Punishment of Burning in the Hand Act 1799
- Parliament of Great Britain
- Long title: An Act for making perpetual so much of an Act made in the nineteenth Year of the Reign of His present Majesty, Chapter Seventy-four, videlicet, on the twenty-sixth Day of November on thousand seven hundred and seventy-eight, intituled, "An Act to explain and amend the Laws relating to the Transportation, Imprisonment, and other Punishment of certain Offenders," as relates to the Punishment of burning in the Hand of certain Persons convicted of Felony with the Benefit of Clergy.
- Citation: 39 Geo. 3. c. 45
- Territorial extent: Great Britain

Dates
- Royal assent: 20 May 1799
- Commencement: 20 May 1799
- Repealed: 6 August 1861

Other legislation
- Amends: Transportation, etc.

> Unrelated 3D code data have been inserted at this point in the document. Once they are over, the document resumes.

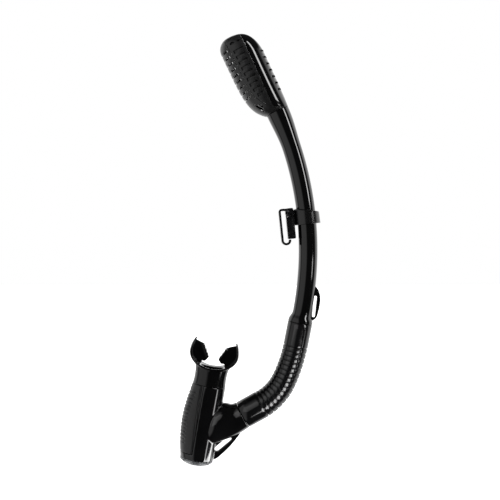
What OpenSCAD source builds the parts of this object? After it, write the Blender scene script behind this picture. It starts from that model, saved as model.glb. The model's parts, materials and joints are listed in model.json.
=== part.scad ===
// Dry-top snorkel tube: curved barrel, vented float-valve head, flexible hose and purge mouthpiece.
// Units are millimetres. X is to the right of the side view, Y is through the thickness, Z is up.
// The origin is the middle of the keeper's mask-strap slot. Everything is symmetric about Y = 0.

/* [Barrel] */
// Outside diameter of the barrel tube
barrel_od = 20; // [19:0.5:20.5]
// Wall thickness of the barrel tube
barrel_wall = 2; // [1.6:0.1:2.2]
// Bend radius of the barrel's centre line
barrel_bend = 345; // [338:1:352]

/* [Head] */
// Outside diameter of the vented head
head_od = 40.8; // [40:0.2:42]
// Wall thickness of the head shells
shell_wall = 2; // [1.6:0.2:2.2]
// Number of slots in the front grille
grille_slots = 9; // [5:1:9]
// Height of each grille slot
slot_gap = 2; // [1.4:0.2:2.4]
// Number of louvres down each side panel
side_louvres = 9; // [5:1:9]

/* [Keeper] */
// Clear width of the mask-strap slot
strap_gap = 4.8; // [4.4:0.1:5]
// Thickness of the strap hook
hook_t = 2.2; // [1.8:0.1:2.4]
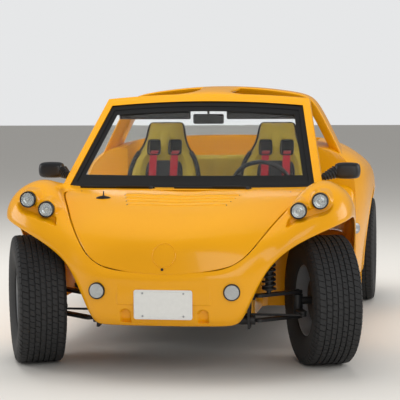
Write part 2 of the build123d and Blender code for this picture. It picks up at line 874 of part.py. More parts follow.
# Seats
seat_x = 360
for side, name in ((-1, "right"), (1, "left")):
    with BuildPart() as seat:
        with BuildSketch(Plane.YZ.offset(side * seat_x - 240)):
            with BuildLine():
                Polyline(
                    (station(960), 270),
                    (station(950), 400),
                    (station(1000), 430),
                    (station(1430), 400),
                    (station(1520), 520),
                    (station(1770), 1200),
                    (station(1815), 1238),
                    (station(1860), 1225),
                    (station(1680), 480),
                    (station(1600), 300),
                    (station(1500), 270),
                    close=True,
                )
            make_face()
        extrude(amount=480)
        with BuildSketch(across(900)):
            if True:
                with BuildLine():
                    front = [(-240, 200), (240, 200), (240, 900), (130, 1080), (120, 1300),
                             (-120, 1300), (-130, 1080), (-240, 900)]
                    Polyline(*[(side * seat_x + x, z) for x, z in front], close=True)
                make_face()
        extrude(amount=-1200, mode=Mode.INTERSECT)
    save(seat, f"seat_{name}")

with BuildPart() as rear_bench:
    with BuildSketch(Plane.YZ.offset(-590)):
        with BuildLine():
            Polyline(
                (station(2105), bench_floor_z + 1),
                (station(2105), 560),
                (station(2360), 550),
                (station(2440), 980),
                (station(cabin_rear - 1), 980),
                (station(cabin_rear - 1), bench_floor_z + 1),
                close=True,
            )
        make_face()
    extrude(amount=1180)
save(rear_bench, "rear_bench")

# Rear axle, gearbox and engine
with BuildPart() as rear_axle:
    with BuildSketch(Plane.YZ.offset(-rear_track / 2 + 60)):
        with Locations((rear_axle_y, tyre_radius)):
            Circle(34)
    extrude(amount=rear_track - 120)
    with BuildSketch(Plane.YZ.offset(-rear_track / 2 - 20)):
        with Locations((rear_axle_y, tyre_radius)):
            Circle(stub_radius)
    extrude(amount=rear_track + 40)
save(rear_axle, "rear_axle")

torsion_station = 2130
with BuildPart() as torsion_tube:
    with BuildSketch(Plane.YZ.offset(-590)):
        with Locations((station(torsion_station), 320)):
            Circle(45)
    extrude(amount=1180)
save(torsion_tube, "torsion_tube")

with BuildPart() as spring_plates:
    for side in (-1, 1):
        with BuildSketch(Plane.YZ.offset(side * 590)):
            with BuildLine():
                Polyline((station(2080), 280), (station(2440), 305), (station(2440), 385),
                         (station(2080), 365), close=True)
            make_face()
        extrude(amount=side * 8)
    add(rear_axle.part, mode=Mode.SUBTRACT)
save(spring_plates, "spring_plates")

with BuildPart() as gearbox:
    with BuildSketch(across(2190)):
        with Locations((0, 340)):
            RectangleRounded(240, 200, 60)
    extrude(amount=-410)
    add(rear_axle.part, mode=Mode.SUBTRACT)
save(gearbox, "gearbox")

with BuildPart() as engine:
    with BuildSketch(Plane.XY.offset(250)):
        with Locations((0, station(2790))):
            Rectangle(620, 380)
    extrude(amount=380)
save(engine, "engine")

with BuildPart() as exhaust:
    with BuildSketch(Plane.YZ.offset(-300)):
        with Locations((station(3026), 300)):
            Circle(50)
    extrude(amount=600)
    add(engine.part, mode=Mode.SUBTRACT)
save(exhaust, "exhaust")

bumper_station = 3074
bumper_z = 480
with BuildPart() as rear_bumper:
    with BuildSketch(Plane.YZ.offset(-500)):
        with Locations((station(bumper_station), bumper_z)):
            Circle(26)
    extrude(amount=1000)
    for x in (-480, 480):
        with BuildSketch(across(3040)):
            with Locations((x, bumper_z)):
                Rectangle(40, 40)
        extrude(amount=3040 - bumper_station)
save(rear_bumper, "rear_bumper")
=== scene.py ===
import json
from math import atan2, cos, hypot, pi, radians, sin
import bpy
from mathutils import Euler, Matrix, Vector

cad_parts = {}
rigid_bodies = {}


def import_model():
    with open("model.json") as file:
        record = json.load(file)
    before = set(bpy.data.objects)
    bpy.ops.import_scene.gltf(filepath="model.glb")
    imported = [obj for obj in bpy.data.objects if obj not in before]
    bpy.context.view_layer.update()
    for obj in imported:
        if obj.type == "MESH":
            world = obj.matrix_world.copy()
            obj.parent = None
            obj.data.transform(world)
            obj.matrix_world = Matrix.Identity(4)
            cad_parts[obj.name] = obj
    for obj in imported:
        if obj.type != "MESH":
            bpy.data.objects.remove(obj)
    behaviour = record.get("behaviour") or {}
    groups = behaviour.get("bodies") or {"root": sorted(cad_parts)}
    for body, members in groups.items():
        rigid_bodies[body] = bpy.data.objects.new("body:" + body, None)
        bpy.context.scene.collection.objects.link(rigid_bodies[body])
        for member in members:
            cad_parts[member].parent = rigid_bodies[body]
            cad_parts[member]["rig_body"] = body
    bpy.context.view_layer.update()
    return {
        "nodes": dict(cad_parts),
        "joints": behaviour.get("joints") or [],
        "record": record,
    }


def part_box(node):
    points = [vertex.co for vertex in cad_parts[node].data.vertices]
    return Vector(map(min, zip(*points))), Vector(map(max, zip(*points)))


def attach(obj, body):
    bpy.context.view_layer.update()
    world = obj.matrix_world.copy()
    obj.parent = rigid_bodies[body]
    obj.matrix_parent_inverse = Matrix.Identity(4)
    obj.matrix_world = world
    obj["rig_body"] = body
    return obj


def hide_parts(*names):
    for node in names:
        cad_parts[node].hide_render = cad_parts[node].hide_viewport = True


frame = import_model()
bpy.ops.object.select_all(action="DESELECT")

# The front axle stands 1.3 m ahead of the frame's origin. Tables below give
# millimetres: x across, s behind the front axle, z above the ground.
frontAxleY = -1.3
mm = 0.001


def place(x, s, z):
    return Vector((x * mm, frontAxleY + s * mm, z * mm))


# Materials

def linear(hexColour):
    parts = [int(hexColour[i:i + 2], 16) / 255 for i in (1, 3, 5)]
    return tuple(c / 12.92 if c <= 0.04045 else ((c + 0.055) / 1.055) ** 2.4 for c in parts) + (1.0,)


def addNode(tree, kind, settings=None, links=None):
    node = tree.nodes.new(kind)
    for key, value in (settings or {}).items():
        if isinstance(key, int) or key in node.inputs:
            node.inputs[key].default_value = value
        else:
            setattr(node, key, value)
    for key, source in (links or {}).items():
        tree.links.new(source, node.inputs[key])
    return node


def newMaterial(name, settings):
    material = bpy.data.materials.new(name)
    material.use_nodes = True
    tree = material.node_tree
    tree.nodes.clear()
    surface = addNode(tree, "ShaderNodeBsdfPrincipled", settings)
    addNode(tree, "ShaderNodeOutputMaterial", None, {"Surface": surface.outputs[0]})
    coords = addNode(tree, "ShaderNodeTexCoord")
    return material, tree, surface, coords.outputs["Object"]


def perMillimetre(size):
    # noise scale for a pattern of this size in mm
    return 1000 / size


def noiseOf(tree, coords, size, detail):
    return addNode(tree, "ShaderNodeTexNoise", {"Scale": perMillimetre(size), "Detail": detail}, {"Vector": coords})


def tintBy(tree, surface, share, first, second):
    # mixes two shades into the base colour
    tint = addNode(tree, "ShaderNodeMix", {"data_type": "RGBA", 6: linear(first), 7: linear(second)}, {0: share})
    tree.links.new(tint.outputs[2], surface.inputs["Base Color"])


def liftBy(tree, surface, height, strength, depth, inputs=("Normal",)):
    # raises the surface by a pattern, depth in mm
    bump = addNode(tree, "ShaderNodeBump", {"Strength": strength, "Distance": depth * mm}, {"Height": height})
    for name in inputs:
        tree.links.new(bump.outputs[0], surface.inputs[name])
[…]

Act 1779
- Repealed by: Statute Law Revision Act 1861
- Relates to: Transportation, etc. Act 1784; Continuance of Laws (No. 2) Act 1788;

Status: Repealed

Text of statute as originally enacted

= Punishment of Burning in the Hand Act 1799 =

Act of the Parliament of Great Britain

The Punishment of Burning in the Hand Act 1799 (39 Geo. 3. c. 45) was an act of the Parliament of Great Britain. It continued and made perpetual an act from 20 years earlier, the Transportation, etc. Act 1779 (19 Geo. 3. c. 74), that provided for such punishment for felons who were convicted within benefit of clergy.

== Subsequent developments ==
The whole act was repealed by section 1 of, and the schedule to, the Statute Law Revision Act 1861 (24 & 25 Vict. c. 101), which came into force on 6 August 1861.